_Work to be completed_
Repeat the whole listing exactly as written.

_Provided material_
+++++
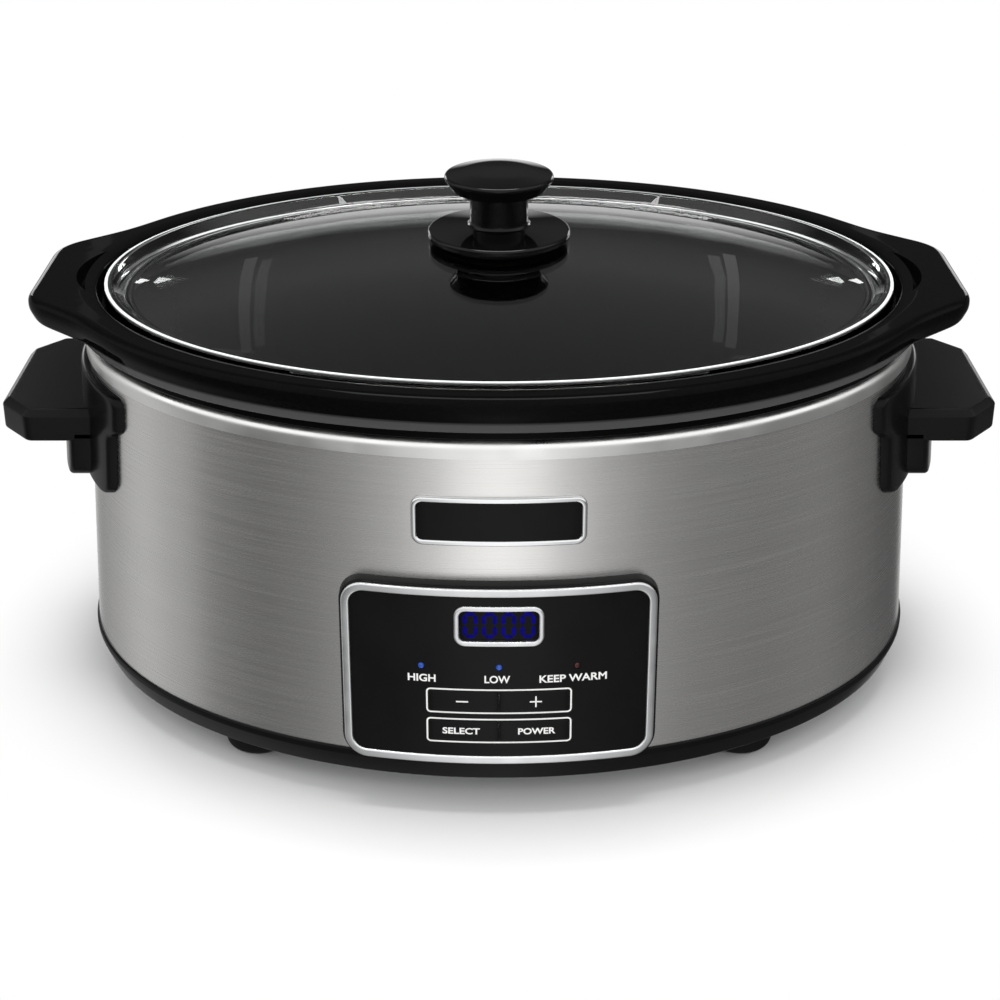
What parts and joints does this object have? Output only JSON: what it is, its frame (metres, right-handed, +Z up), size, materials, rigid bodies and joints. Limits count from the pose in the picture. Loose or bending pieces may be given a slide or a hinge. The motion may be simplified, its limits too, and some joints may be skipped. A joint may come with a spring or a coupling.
{
  "type": "slow cooker",
  "caption": "Oval digital slow cooker: steel-wrapped heating base with side handles and push-key panel, lift-out black stoneware crock and domed glass lid with knob.",
  "frame": {"origin": "on the floor, under the middle of the feet's box", "axes": "+Z up, -Y out of the control panel, +X along the oval towards the right-hand handle"},
  "size_m": [0.388, 0.2671, 0.2047],
  "materials": {
    "brushed_band": "brushed round the oval, clear coated",
    "polished_bead": "polished rolled bead",
    "black_plastic": "moulded, fine satin",
    "bare_sheet": "plain galvanised sheet",
    "foot_rubber": "matt",
    "zinc_screw": "zinc plated",
    "well_sheet": "aluminised sheet",
    "heater_wrap": "woven glass sleeve round the heating wire",
    "circuit_board": "solder resist",
    "black_glaze": "deep gloss glaze",
    "clear_glass": "tempered, polished edge",
    "gloss_phenolic": "polished phenolic",
    "panel_gloss": "high gloss",
    "chrome_trim": "bright plated",
    "display_smoke": "smoked lens",
    "lamp_lens": "tinted lens",
    "handle_plastic": "satin phenolic"
  },
  "bodies": {
    "base": {"outer_band": "brushed_band", "top_bead": "polished_bead", "base_ring": "black_plastic", "bottom_cover": "bare_sheet", "foot_front_left": "foot_rubber", "foot_front_right": "foot_rubber", "foot_back_left": "foot_rubber", "foot_back_right": "foot_rubber", "foot_screws": "zinc_screw", "cover_screws": "zinc_screw", "board_standoffs": "zinc_screw", "tie_bolt": "zinc_screw", "tie_nut": "zinc_screw", "heating_well": "well_sheet", "heater_band": "heater_wrap", "heater_clips": "zinc_screw", "heat_shield": "well_sheet", "temperature_sensor": "bare_sheet", "thermal_fuse": "bare_sheet", "sensor_strap": "bare_sheet", "fuse_strap": "bare_sheet", "power_board": "circuit_board", "relay": "black_plastic", "terminal_block": "black_plastic", "cord_gland": "black_plastic", "panel_housing": "panel_gloss", "panel_bezel": "chrome_trim", "display_frame": "chrome_trim", "display_window": "display_smoke", "light_high": "lamp_lens", "light_low": "lamp_lens", "light_warm": "lamp_lens", "control_board": "circuit_board", "display_module": "black_plastic", "key_switches": "black_plastic", "board_posts": "panel_gloss", "badge_frame": "chrome_trim", "badge_plate": "panel_gloss", "handle_left": "handle_plastic", "handle_right": "handle_plastic", "handle_pad_left": "handle_plastic", "handle_pad_right": "handle_plastic", "handle_screws": "zinc_screw"},
    "crock_body": {"crock": "black_glaze"},
    "lid_body": {"lid_glass": "clear_glass", "knob_washer": "foot_rubber", "lid_knob": "gloss_phenolic", "knob_screw": "zinc_screw"},
    "key_minus_body": {"key_minus": "panel_gloss"},
    "key_plus_body": {"key_plus": "panel_gloss"},
    "key_select_body": {"key_select": "panel_gloss"},
    "key_power_body": {"key_power": "panel_gloss"}
  },
  "joints": [
    {"name": "crock_lift", "type": "slide", "parent": "base", "child": "crock_body", "axis": [0, 0, 1], "range_m": [0, 0.125]},
    {"name": "lid_lift", "type": "slide", "parent": "crock_body", "child": "lid_body", "axis": [0, 0, 1], "range_m": [0, 0.2]},
    {"name": "press_minus", "type": "slide", "parent": "base", "child": "key_minus_body", "axis": [0, 0.9983, -0.0578], "range_m": [0, 0.0006], "stiffness_N_per_m": 2500},
    {"name": "press_plus", "type": "slide", "parent": "base", "child": "key_plus_body", "axis": [0, 0.9983, -0.0578], "range_m": [0, 0.0006], "stiffness_N_per_m": 2500},
    {"name": "press_select", "type": "slide", "parent": "base", "child": "key_select_body", "axis": [0, 0.9983, -0.0578], "range_m": [0, 0.0006], "stiffness_N_per_m": 2500},
    {"name": "press_power", "type": "slide", "parent": "base", "child": "key_power_body", "axis": [0, 0.9983, -0.0578], "range_m": [0, 0.0006], "stiffness_N_per_m": 2500}
  ]
}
+++++
_Task response_
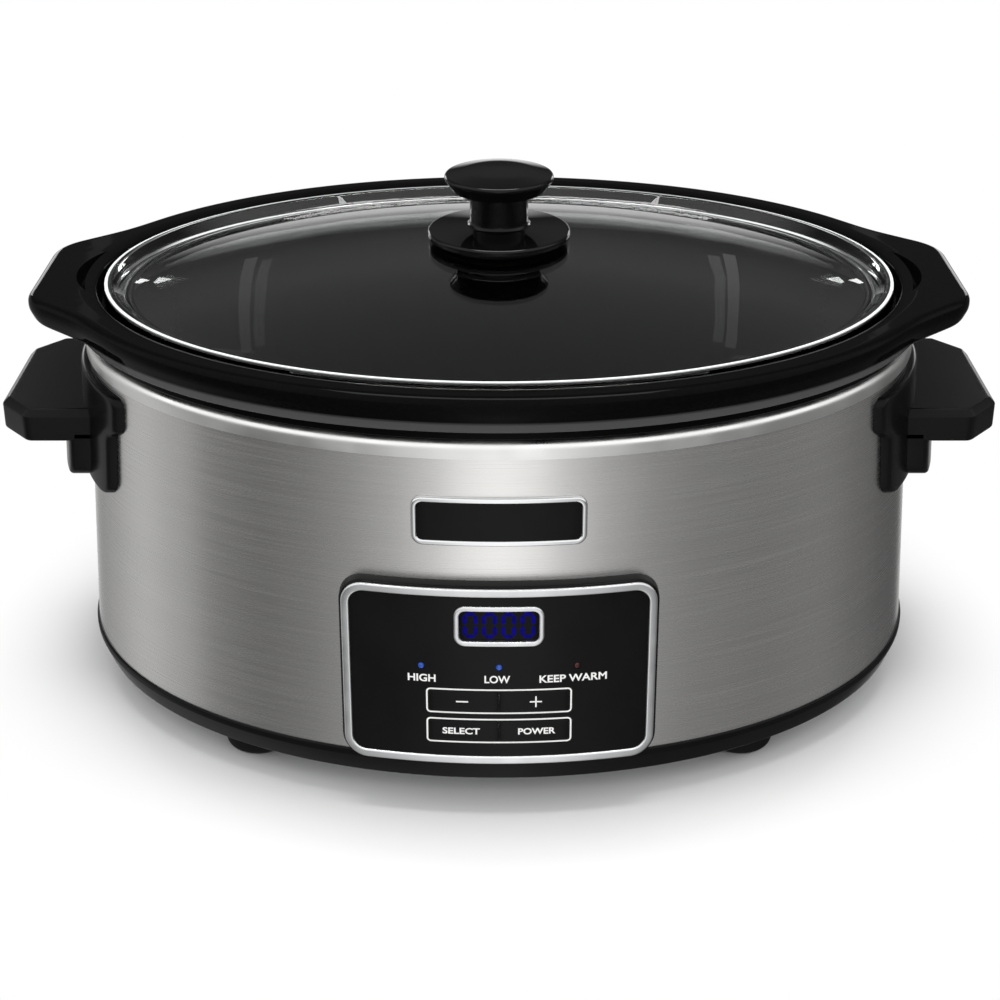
What parts and joints does this object have? Output only JSON: what it is, its frame (metres, right-handed, +Z up), size, materials, rigid bodies and joints. Limits count from the pose in the picture. Loose or bending pieces may be given a slide or a hinge. The motion may be simplified, its limits too, and some joints may be skipped. A joint may come with a spring or a coupling.
{
  "type": "slow cooker",
  "caption": "Oval digital slow cooker: steel-wrapped heating base with side handles and push-key panel, lift-out black stoneware crock and domed glass lid with knob.",
  "frame": {"origin": "on the floor, under the middle of the feet's box", "axes": "+Z up, -Y out of the control panel, +X along the oval towards the right-hand handle"},
  "size_m": [0.388, 0.2671, 0.2047],
  "materials": {
    "brushed_band": "brushed round the oval, clear coated",
    "polished_bead": "polished rolled bead",
    "black_plastic": "moulded, fine satin",
    "bare_sheet": "plain galvanised sheet",
    "foot_rubber": "matt",
    "zinc_screw": "zinc plated",
    "well_sheet": "aluminised sheet",
    "heater_wrap": "woven glass sleeve round the heating wire",
    "circuit_board": "solder resist",
    "black_glaze": "deep gloss glaze",
    "clear_glass": "tempered, polished edge",
    "gloss_phenolic": "polished phenolic",
    "panel_gloss": "high gloss",
    "chrome_trim": "bright plated",
    "display_smoke": "smoked lens",
    "lamp_lens": "tinted lens",
    "handle_plastic": "satin phenolic"
  },
  "bodies": {
    "base": {"outer_band": "brushed_band", "top_bead": "polished_bead", "base_ring": "black_plastic", "bottom_cover": "bare_sheet", "foot_front_left": "foot_rubber", "foot_front_right": "foot_rubber", "foot_back_left": "foot_rubber", "foot_back_right": "foot_rubber", "foot_screws": "zinc_screw", "cover_screws": "zinc_screw", "board_standoffs": "zinc_screw", "tie_bolt": "zinc_screw", "tie_nut": "zinc_screw", "heating_well": "well_sheet", "heater_band": "heater_wrap", "heater_clips": "zinc_screw", "heat_shield": "well_sheet", "temperature_sensor": "bare_sheet", "thermal_fuse": "bare_sheet", "sensor_strap": "bare_sheet", "fuse_strap": "bare_sheet", "power_board": "circuit_board", "relay": "black_plastic", "terminal_block": "black_plastic", "cord_gland": "black_plastic", "panel_housing": "panel_gloss", "panel_bezel": "chrome_trim", "display_frame": "chrome_trim", "display_window": "display_smoke", "light_high": "lamp_lens", "light_low": "lamp_lens", "light_warm": "lamp_lens", "control_board": "circuit_board", "display_module": "black_plastic", "key_switches": "black_plastic", "board_posts": "panel_gloss", "badge_frame": "chrome_trim", "badge_plate": "panel_gloss", "handle_left": "handle_plastic", "handle_right": "handle_plastic", "handle_pad_left": "handle_plastic", "handle_pad_right": "handle_plastic", "handle_screws": "zinc_screw"},
    "crock_body": {"crock": "black_glaze"},
    "lid_body": {"lid_glass": "clear_glass", "knob_washer": "foot_rubber", "lid_knob": "gloss_phenolic", "knob_screw": "zinc_screw"},
    "key_minus_body": {"key_minus": "panel_gloss"},
    "key_plus_body": {"key_plus": "panel_gloss"},
    "key_select_body": {"key_select": "panel_gloss"},
    "key_power_body": {"key_power": "panel_gloss"}
  },
  "joints": [
    {"name": "crock_lift", "type": "slide", "parent": "base", "child": "crock_body", "axis": [0, 0, 1], "range_m": [0, 0.125]},
    {"name": "lid_lift", "type": "slide", "parent": "crock_body", "child": "lid_body", "axis": [0, 0, 1], "range_m": [0, 0.2]},
    {"name": "press_minus", "type": "slide", "parent": "base", "child": "key_minus_body", "axis": [0, 0.9983, -0.0578], "range_m": [0, 0.0006], "stiffness_N_per_m": 2500},
    {"name": "press_plus", "type": "slide", "parent": "base", "child": "key_plus_body", "axis": [0, 0.9983, -0.0578], "range_m": [0, 0.0006], "stiffness_N_per_m": 2500},
    {"name": "press_select", "type": "slide", "parent": "base", "child": "key_select_body", "axis": [0, 0.9983, -0.0578], "range_m": [0, 0.0006], "stiffness_N_per_m": 2500},
    {"name": "press_power", "type": "slide", "parent": "base", "child": "key_power_body", "axis": [0, 0.9983, -0.0578], "range_m": [0, 0.0006], "stiffness_N_per_m": 2500}
  ]
}